Our analysis of the "new" reports finds that they provide no evidence that dangerous global warming is occurring; nor that human carbon dioxide emissions will cause such warming in future; nor that recent Australian climate-related events lie outside normal climate variability; nor that reducing carbon dioxide emissions will have any discernible impact on future climate.

Therefore, Australian public policies regarding dangerous climate change, sea-level rise and other climatic hazards are based on inadequate scientific advice, which is shackled to the shortcomings of inadequate computer model projections.

The climate models are incompatible with the measured data. In recent decades the model predictions have significantly exceeded the measured temperature rise.

In science, data trumps theory. If data and theory disagree, as they do here, scientists go with the data and revise their hypothesis.

But in politics the opposite is true, for authority figures and political correctness reign supreme. In which context government climate scientists, Western governments and numerous influential lobby groups all strongly support the idea of dangerous global warming, despite the strong contrary evidence.
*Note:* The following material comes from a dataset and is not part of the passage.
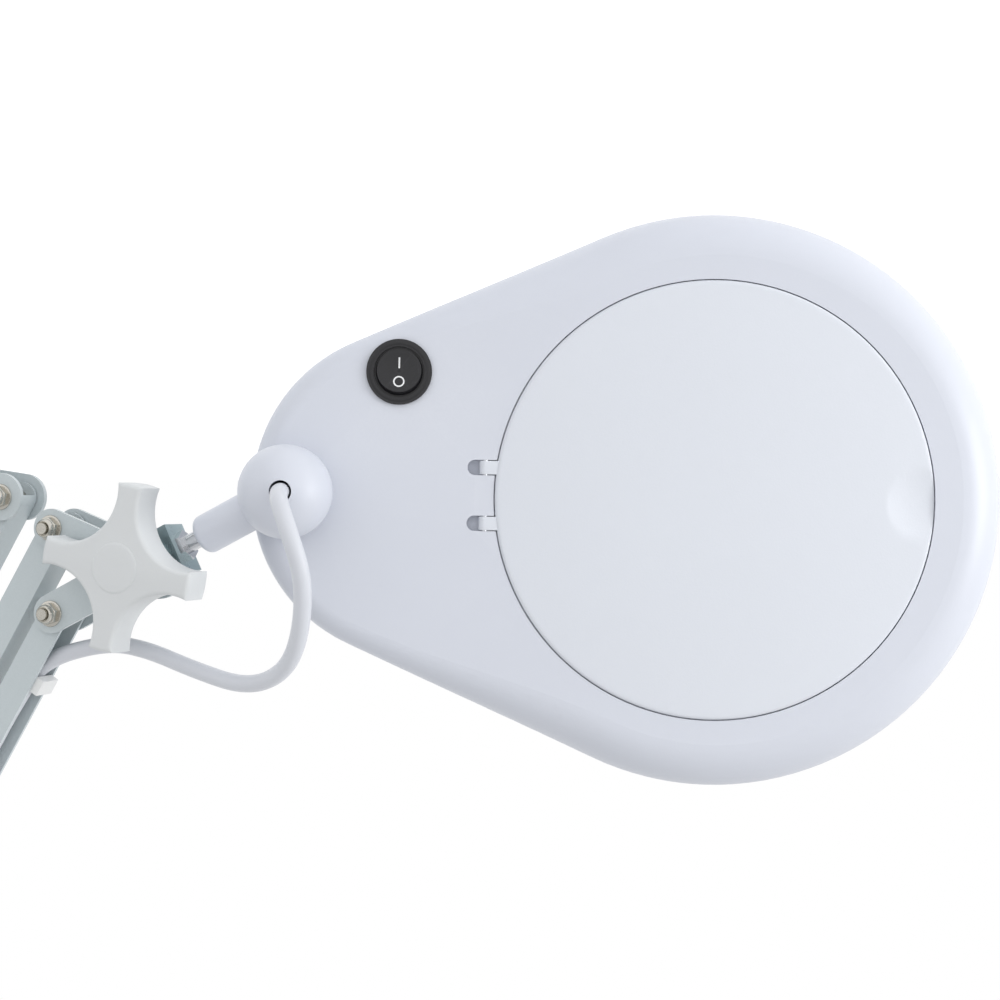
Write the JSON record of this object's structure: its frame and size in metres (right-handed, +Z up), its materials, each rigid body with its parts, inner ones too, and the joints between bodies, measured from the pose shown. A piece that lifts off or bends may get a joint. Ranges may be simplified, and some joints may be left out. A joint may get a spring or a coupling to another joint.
{
  "type": "magnifying lamp",
  "caption": "Table-clamp magnifying lamp with a covered lens in a pear-shaped head, swivel neck, star knob and folding parallelogram arms.",
  "frame": {"origin": "point of the upper jaw's underside on the swivel pin's axis, at table-top level", "axes": "+Z up along the swivel pin, +X over the table, the arms move in the plane Y = 0, the knob is on the -Y side"},
  "size_m": [0.5813, 0.257, 0.5604],
  "materials": {
    "head_shell": "satin cool white moulding",
    "cover_shell": "fine matt texture",
    "arm_paint": "pale grey-green powder coat",
    "clamp_paint": "pale grey-green powder coat",
    "zinc_plate": "zinc plated",
    "bright_steel": "bright",
    "nickel_fasteners": "nickel plated",
    "spring_steel": "oiled spring wire",
    "knob_plastic": "matt moulded",
    "brass_insert": "turned",
    "black_plastic": "satin black",
    "clip_plastic": "natural nylon",
    "lens_glass": "polished",
    "ring_plastic": "opal white",
    "circuit_board": "white solder mask",
    "led_chip": "phosphor",
    "flex_sheath": "soft white sheath",
    "plug_plastic": "moulded"
  },
  "bodies": {
    "clamp": {"clamp_frame": "clamp_paint", "jaw_pad": "black_plastic", "mains_lead": "flex_sheath", "lead_coil": "flex_sheath", "plug": "plug_plastic"},
    "pressure_pad": {"pressure_pad": "black_plastic"},
    "clamp_screw": {"clamp_screw": "bright_steel", "clamp_grip": "knob_plastic"},
    "base_bracket": {"base_bracket": "arm_paint", "base_pin": "bright_steel", "base_bolts": "nickel_fasteners", "base_nuts": "nickel_fasteners"},
    "lower_bar_b": {"lower_bar_b": "arm_paint", "lower_flex": "flex_sheath", "lower_flex_clips": "clip_plastic"},
    "lower_bar_a": {"lower_bar_a": "arm_paint", "lower_spring": "spring_steel", "lower_spring_pin": "bright_steel"},
    "elbow": {"elbow_plate_front": "arm_paint", "elbow_plate_rear": "arm_paint", "elbow_spacer": "nickel_fasteners", "elbow_bolts": "nickel_fasteners", "elbow_nuts": "nickel_fasteners", "elbow_flex": "flex_sheath"},
    "upper_bar_b": {"upper_bar_b": "arm_paint", "upper_flex": "flex_sheath", "upper_flex_clips": "clip_plastic"},
    "upper_bar_a": {"upper_bar_a": "arm_paint", "upper_spring": "spring_steel", "upper_spring_pin": "bright_steel"},
    "head_bracket": {"head_bracket_front": "arm_paint", "head_bracket_rear": "arm_paint", "bracket_bolts": "nickel_fasteners", "bracket_nuts": "nickel_fasteners", "tilt_bolt": "bright_steel", "tilt_washer": "nickel_fasteners", "tilt_spacer": "nickel_fasteners", "head_flex": "flex_sheath"},
    "star_knob": {"star_knob": "knob_plastic", "knob_cap": "knob_plastic", "knob_insert": "brass_insert"},
    "neck": {"knuckle": "zinc_plate", "neck_rod": "bright_steel", "lock_nut": "bright_steel", "neck_ball": "head_shell", "swivel_stud": "bright_steel", "stud_nut": "bright_steel"},
    "head": {"top_housing": "head_shell", "bottom_housing": "head_shell", "housing_screws": "bright_steel", "lens": "lens_glass", "lens_ring": "ring_plastic", "led_board": "circuit_board", "leds": "led_chip", "diffuser": "ring_plastic", "driver_board": "circuit_board", "switch_body": "black_plastic", "cover_hinge_pin": "bright_steel"},
    "lens_cover": {"lens_cover": "cover_shell"},
    "rocker": {"rocker": "black_plastic"}
  },
  "joints": [
    {"name": "pad_lift", "type": "slide", "parent": "clamp", "child": "pressure_pad", "axis": [0, 0, 1], "range_m": [-0.012, 0.024]},
    {"name": "screw_turn", "type": "hinge", "parent": "pressure_pad", "child": "clamp_screw", "pos_m": [0.014, 0, -0.06], "axis": [0, 0, 1], "range_deg": [-2200, 4400]},
    {"name": "base_swivel", "type": "hinge", "parent": "clamp", "child": "base_bracket", "pos_m": [0, 0, 0.02], "axis": [0, 0, 1], "range_deg": [-90, 90], "deforming": ["mains_lead"]},
    {"name": "lower_arm", "type": "hinge", "parent": "base_bracket", "child": "lower_bar_b", "pos_m": [-0.02, 0, 0.052], "axis": [0, -1, 0], "range_deg": [0, 60], "deforming": ["mains_lead", "elbow_flex"]},
    {"name": "lower_link", "type": "hinge", "parent": "base_bracket", "child": "lower_bar_a", "pos_m": [-0.044, 0, 0.052], "axis": [0, -1, 0], "range_deg": [0, 60]},
    {"name": "elbow_level", "type": "hinge", "parent": "lower_bar_b", "child": "elbow", "pos_m": [0.17911, 0, 0.37566], "axis": [0, -1, 0], "range_deg": [-60, 0]},
    {"name": "upper_arm", "type": "hinge", "parent": "elbow", "child": "upper_bar_b", "pos_m": [0.13412, 0, 0.41736], "axis": [0, 1, 0], "range_deg": [0, 105], "deforming": ["elbow_flex", "head_flex"]},
    {"name": "upper_link", "type": "hinge", "parent": "elbow", "child": "upper_bar_a", "pos_m": [0.13412, 0, 0.38686], "axis": [0, 1, 0], "range_deg": [0, 105]},
    {"name": "bracket_level", "type": "hinge", "parent": "upper_bar_b", "child": "head_bracket", "pos_m": [-0.065, 0, 0.0937], "axis": [0, 1, 0], "range_deg": [-105, 0]},
    {"name": "knob_turn", "type": "hinge", "parent": "head_bracket", "child": "star_knob", "pos_m": [-0.1, 0, 0.0765], "axis": [0, -1, 0], "range_deg": [-180, 180]},
    {"name": "head_tilt", "type": "hinge", "parent": "head_bracket", "child": "neck", "pos_m": [-0.1, 0, 0.0765], "axis": [0, 1, 0], "range_deg": [-50, 60], "deforming": ["head_flex"]},
    {"name": "head_swivel", "type": "hinge", "parent": "neck", "child": "head", "pos_m": [-0.15393, 0, 0.0502], "axis": [-0.3502, -0.9367, 0], "range_deg": [-20, 75]},
    {"name": "cover_hinge", "type": "hinge", "parent": "head", "child": "lens_cover", "pos_m": [-0.2142, 0.03578, 0.05152], "axis": [0.018, -0.0067, 0.9998], "range_deg": [0, 110]},
    {"name": "rocker_press", "type": "hinge", "parent": "head", "child": "rocker", "pos_m": [-0.18582, 0.02581, 0.00814], "axis": [-0.9365, 0.3501, 0.0192], "range_deg": [0, 18]}
  ],
  "couplings": [
    {"joint": "screw_turn", "follows": "pad_lift", "rad_per_m": 3141.6},
    {"joint": "lower_link", "follows": "lower_arm", "ratio": 1},
    {"joint": "elbow_level", "follows": "lower_arm", "ratio": -1},
    {"joint": "upper_link", "follows": "upper_arm", "ratio": 1},
    {"joint": "bracket_level", "follows": "upper_arm", "ratio": -1}
  ]
}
We conclude that an obvious and urgent need exists for the government to reassess its climate hazard policies. A good starting point would be to implement an unbiased review of the evidence.

Bob Carter is a geologist specialising in paleontology and marine geology. David Evans is a computer modeller and was a consultant to the Australian Greenhouse Office, 1999-2005. Stewart Franks is an associate professor of environmental engineering at the University of Newcastle. William Kininmonth headed Australia's National Climate Centre at the Bureau of Meteorology, 1986-98.